2) Confidence intervals
Confidence intervals can be a useful technique for measuring the confidence level of supervisors or managers in relation to worker performance. It is (by itself) not the same as validating through observation, but provides value to programs where work observation itself is difficult, or not applicable (for example knowledge work). It is best used by front line managers, work leads, or activity leads who have direct oversight of the work being performed so have a close relation to workers. Reliability is measured in part by the consistency in response between all who respond. Validity would be formative validity in deciding how well the measures can be used to improve training.
Example: A survey could have the following questions

The last two questions are used to determine whether the supervisor has adequate understanding of the process to be considered a reliable source (just examples).

3) Structured Interviews
Structured interviews are used to evaluate understanding and not skill. Use of rubrics are helpful and making sure that all participants are asked the same questions as a method to reinforce validity of results. Interviews, in comparison to confidence intervals, allow for discussion and therefore more meaningful data.

Q1: When did you recently wear electrical gloves, and why?
Q2: How did you know that the gloves you wore were effective?
Q3: If someone new asked you when they needed to wear gloves, what would you tell them?
Q4: How do you inspect your gloves and when?

All questions should be based on the learning objectives from the training so they are valid.
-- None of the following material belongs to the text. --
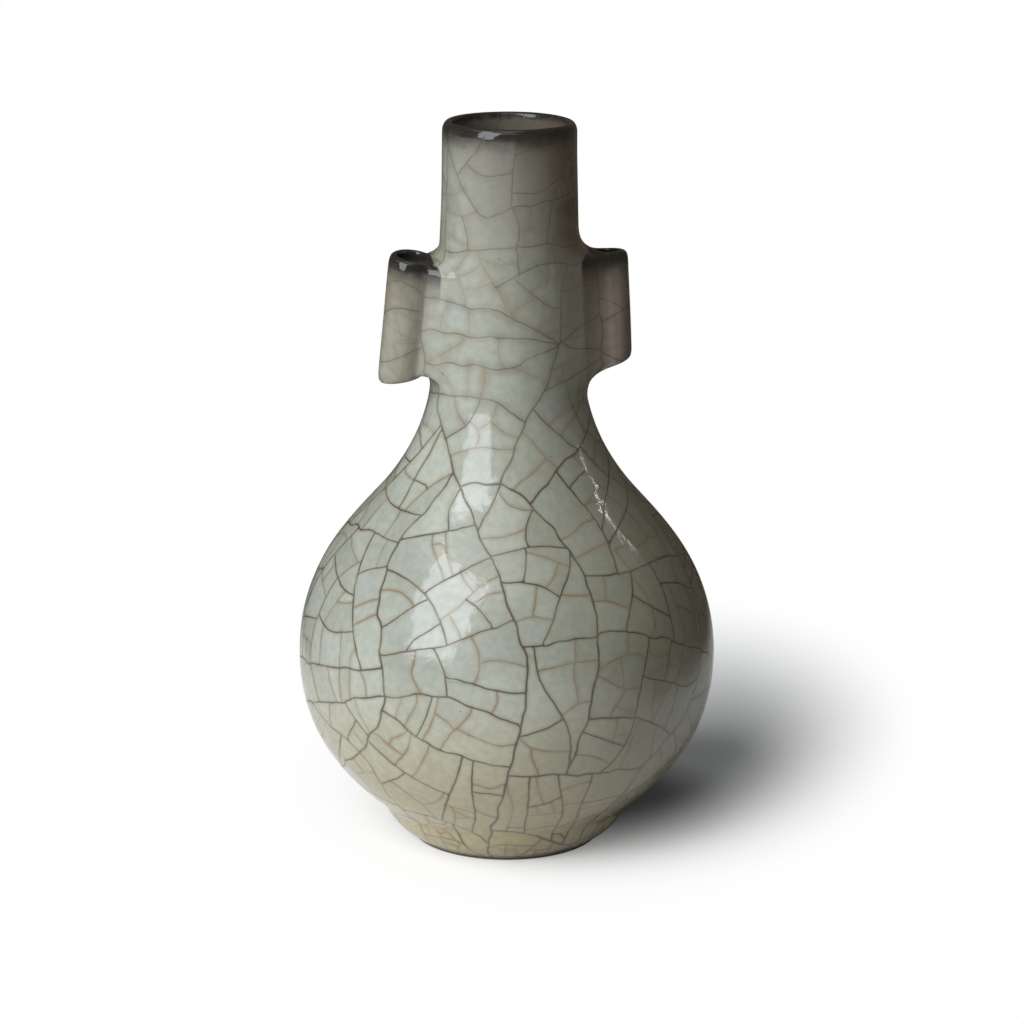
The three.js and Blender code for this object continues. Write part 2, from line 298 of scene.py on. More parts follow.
def open_mouth(mesh):
    """Cuts the plug away, level, a little way down inside the neck."""
    bm = bmesh.new()
    bm.from_mesh(mesh)

    def in_mouth(face, top):
        centre = face.calc_center_median()
        return centre.xy.length < MOUTH_REACH * MM and 0.9 * PLUG_LEVEL * MM < centre.z < top * MM

    inner = [face for face in bm.faces if in_mouth(face, math.inf)]
    edges = dict.fromkeys(edge for face in inner for edge in face.edges)
    corners = dict.fromkeys(vertex for face in inner for vertex in face.verts)
    around = [*inner, *edges, *corners]
    bmesh.ops.bisect_plane(bm, geom=around, plane_co=(0, 0, MOUTH_CUT * MM), plane_no=(0, 0, 1))
    plug = [face for face in bm.faces if in_mouth(face, MOUTH_CUT)]
    bmesh.ops.delete(bm, geom=plug, context="FACES")
    bm.to_mesh(mesh)
    bm.free()


open_mouth(clay.data)

# %% Line the vase, ring by ring, down from the open edge in the mouth
LINING_STEP = 5


def open_ends(bm):
    """The two ends of each open edge, in the order in which its face runs."""
    loops = [edge.link_loops[0] for edge in bm.edges if edge.is_boundary]
    return [(loop.vert, loop.link_loop_next.vert) for loop in loops]


def close_round(bm, ring, middle):
    """Closes an open ring with triangles that meet in the middle."""
    for start, end in ring:
        bm.faces.new((end, start, middle))


def line_inside(mesh):
    """Takes the open edge down the inner outline, ring by ring, and closes it at the floor."""
    bm = bmesh.new()
    bm.from_mesh(mesh)
    ring = open_ends(bm)
    wire = [point for point in section[lip_top:] if point[1] < MOUTH_CUT - 1.5][::LINING_STEP]
    for radius, height in wire:
        lower = {}
        for start, _ in ring:
            flat = start.co.xy.normalized() * max(radius, 0.4) * MM
            lower[start] = bm.verts.new((flat.x, flat.y, height * MM))
        for start, end in ring:
            bm.faces.new((end, start, lower[start], lower[end]))
        ring = [(lower[start], lower[end]) for start, end in ring]
    close_round(bm, ring, bm.verts.new((0, 0, section[-1][1] * MM)))
    bm.to_mesh(mesh)
    bm.free()
    print("lining:", len(wire), "rings of", len(ring), "edges")


line_inside(clay.data)

# %% [markdown]
# ## Pressing the true shape back in
#
# A remesh rounds off lips and leaves small steps. The Shrinkwrap modifier could pull the
# skin back onto the spun parts, but it can't make the soft fillet where a lug meets the
# neck. Distances can: one formula gives the distance to the spun section, one to a lug,
# and a third melts the two into each other. Every point slides to distance zero.

# %% Distances to the vessel and to a lug, in millimetres
WEB_MELT, WEB_ROUND = 1.6, 1.5
FLARE_START, FLARE_LENGTH, FLARE_MOST = 0.8, 7, 1.2


def section_distance(radius, height, line):
    """Signed distance from points to a line of clay, and the nearest point on the line."""
    points = np.stack([radius, height], 1)
    start, along = line[:-1], np.diff(line, axis=0)
    low, high = np.minimum(line[:-1, 1], line[1:, 1]), np.maximum(line[:-1, 1], line[1:, 1])
    nearest, distance = np.empty_like(points), np.empty(len(points))
    order = height.argsort()
    for part in np.array_split(order, max(1, len(order) // 1500)):
        p = points[part, None, :]
        window = (low < p[..., 1].max() + 5) & (high > p[..., 1].min() - 5)
        a, d = start[window], along[window]
        t = np.clip(((p - a) * d).sum(2) / (d * d).sum(1), 0, 1)[..., None]
        q = a + t * d
        gap = ((p - q) ** 2).sum(2)
        best = gap.argmin(1)
        rows = np.arange(len(part))
        nearest[part] = q[rows, best]
        away = p[:, 0, :] - nearest[part]
        side = away[:, 0] * d[best, 1] - away[:, 1] * d[best, 0]
        distance[part] = np.sqrt(gap[rows, best]) * np.where(side < 0, -1, 1)
    return distance, nearest


def melted(a, b, reach):
    """The smaller of two distances, with a fillet where they come close."""
    overlap = np.maximum(reach - np.abs(a - b), 0) / reach
    return np.minimum(a, b) - overlap**2 * reach / 4


def in_lug(points, lug):
    """Points seen from the mouth of a lug, with the neck on the -X side."""
    x, y, z = points[:, 0] * lug["side"] - LUG_SPREAD, points[:, 1] * lug["side"], points[:, 2] - LUG_MOUTH
    cosine, sine = math.cos(math.radians(lug["splay"])), math.sin(math.radians(lug["splay"]))
    return x * cosine + z * sine, y, z * cosine - x * sine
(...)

Training evaluation allows programs to determine the extent to which workers are meeting expectations and applying what they learn.  Using evidence-based methods strengthens a program’s ability to provide training that yields expected results. It also provides the data necessary to show management a positive return on investment (ROI) and return on expectations (ROE) without which efforts are unsubstantiated. Finally, it allows a program to clearly define the scope of responsibility so training is not held accountable for non-training issues.